For any countable $ A$ , $B \subseteq A \implies B \cap B\space' \ne B $

Question

In which kind of metric spaces is the following true

For any non-empty countable set $A$ of the metric space , $B \subseteq A \implies B \cap B\space' \ne B $

Answer 1

I assume that $B'$ is the set of limit points of $B$. Note that $\varnothing'=\varnothing=\varnothing\cap\varnothing'$, so $A$ always has at least one subset $B$ such that $B\cap B'=\varnothing$. To avoid this triviality, I will assume that the desired property is that $B\cap B'\ne\varnothing$ for non-empty $B$. Note that $A$ serves no purpose: the desired property is simply that $B\cap B'\ne\varnothing$ whenever $B$ is a (non-empty) countable subset of the space.

the condition that $B\cap B'\ne B$ amounts to saying that $B$ has an isolated point in its relative topology. Recall that a scattered space is one in which every non-empty subspace has an isolated point. Clearly, then, every scattered metric space has the desired property. I’ll show that these are the only metric spaces with the property.

Suppose that $M$ is an uncountable metric space in which every countable subset has an isolated point, but $M$ is not scattered. Then $M$ has an uncountable subset $X$ with no isolated points such that every countable subset of $X$ has an isolated point. For $S\subseteq X$ let $I(S)$ be the set of isolated points of $S$.
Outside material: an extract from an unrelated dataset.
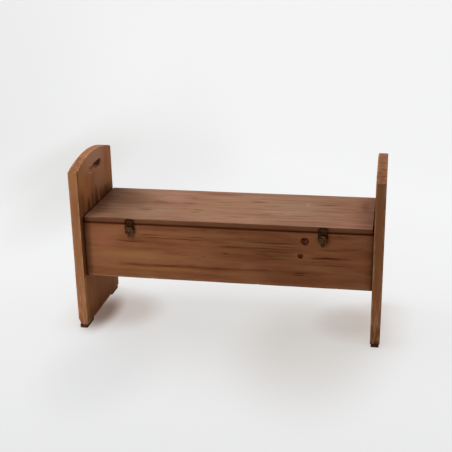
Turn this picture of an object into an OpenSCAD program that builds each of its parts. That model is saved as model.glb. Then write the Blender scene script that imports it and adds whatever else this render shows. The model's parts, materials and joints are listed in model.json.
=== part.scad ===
/* [Overall] */
// Clear width between the two end panels
inner_w = 1055; // [800:5:1400]
// Depth of the end panels, front to back
end_depth = 400; // [340:5:480]
// Height of the seat's top face above the floor
seat_h = 438; // [380:2:480]
// Radius that eases the long edges of the boards
edge_r = 2.5; // [1:0.5:4]

/* [End panels] */
// Thickness of each end panel
end_t = 35; // [30:1:45]
// Height of the end panels at their front and back corners
shoulder_h = 612; // [580:2:700]
// Rise of the arched top above the corners
arch_rise = 32; // [15:1:60]
// Length of the hand-hold slot
slot_l = 140; // [90:5:180]
// Height of the hand-hold slot
slot_h = 27; // [22:1:36]
// Wood left between the slot and the crown of the arch
slot_crown = 47; // [30:1:60]

/* [Storage box] */
// Thickness of the front and back boards
board_t = 20; // [18:1:26]
// Height of the boards' lower edges above the floor
board_low = 205; // [140:5:260]
// Front board's face behind the end panels' front edges
front_setback = 32; // [20:1:50]
// Back board's face inside the end panels' back edges
back_setback = 3.5; // [3.5:0.5:20]
// Thickness of the bottom board
bottom_t = 12; // [9:1:18]
// Width and height of the cleats that carry the bottom board
cleat_s = 20; // [16:1:28]
// Cleats' undersides above the boards' lower edges
cleat_up = 6; // [2:1:20]
// Dowel diameter
dowel_d = 8; // [6:1:10]
// Dowel length, half in the panel and half in the board
dowel_l = 40; // [24:2:44]
// Distance of the outer dowels from a board's edges
dowel_inset = 36; // [20:1:50]

/* [Lid] */
// Thickness of the lid
lid_t = 20; // [18:1:26]
// Lid's front edge beyond the front board's face
lid_overhang = 2; // [0:0.5:3]
// Gap between each end of the lid and the end panel
lid_end_gap = 4.5; // [2:0.5:8]
// Gap between the lid and the boards that it rests on
lid_gap = 0.5; // [0.3:0.1:1]
// Width of each batten under the lid
batten_w = 45; // [30:1:70]
// Thickness of each batten
batten_t = 18; // [12:1:22]
// Distance of each batten's middle from the end panel
batten_from_end = 227.5; // [60:2.5:280]
// Room between the battens' ends and the boards
batten_room = 12; // [8:1:30]

/* [Feet] */
// Thickness of the foot pads
pad_t = 12; // [6:1:16]
// Length of the foot pads, front to back
pad_l = 80; // [50:5:110]
// Inset of the foot pads from the panel's faces and ends
pad_inset = 3; // [1:0.5:5]
// Diameter of the pad nails
nail_d = 2.4; // [2:0.2:3]
// Length of the pad nails
nail_l = 30; // [24:1:45]

/* [Hinges] */
// Distance of each hinge's middle from the end panel
hinge_from_end = 182.5; // [60:2.5:280]
// Length of each hinge
hinge_l = 64; // [50:1:80]
// Width of each leaf
leaf_w = 18; // [15:0.5:18]
// Thickness of each leaf
leaf_t = 1.5; // [1.2:0.1:2]
// Diameter of the hinge pin
hinge_pin_d = 3; // [2.4:0.2:3.2]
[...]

Let $A_0$ be any non-empty countable subset of $X$. (E.g., fix any $x\in X$ and let $A_0=\{x\}$.) Suppose that $n\in\Bbb N$, and $A_n$ is a countable subset of $X$. $X$ has no isolated points, so for each $p\in I(A_n)$ there is a sequence $\langle x_k^p:k\in\Bbb N\rangle$ of distinct points of $X\setminus A_n$ converging to $p$; let

$$A_{n+1}=A_n\cup\bigcup_{p\in I(A_0)}\{x_k^p:k\in\Bbb N\}\;.$$

In this fashion we construct an increasing sequence $\langle A_n:n\in\Bbb N\rangle$ of countable subsets of $X$. Now let $A=\bigcup_{n\in\Bbb N}A_n$; clearly $A$ is countable. Let $p\in A$ be arbitrary; $p\in A_n$ for some $n\in\Bbb N$. If $p$ is not isolated in $A_n$, then clearly $p$ is not isolated in $A$. But if $p\in I(A_n)$, then by construction $p$ is not isolated in $A_{n+1}$ and hence is not isolated in $A$. Thus, $A$ has no isolated points. This contradiction shows that $X$ must in fact have an isolated point and hence that $M$ must be scattered.

Note that the argument does not require that $M$ be metric: it is sufficient that $M$ be first countable. Indeed, with a very minor change in the argument we need only assume that $M$ has countable tightness (equivalently, is countably generated).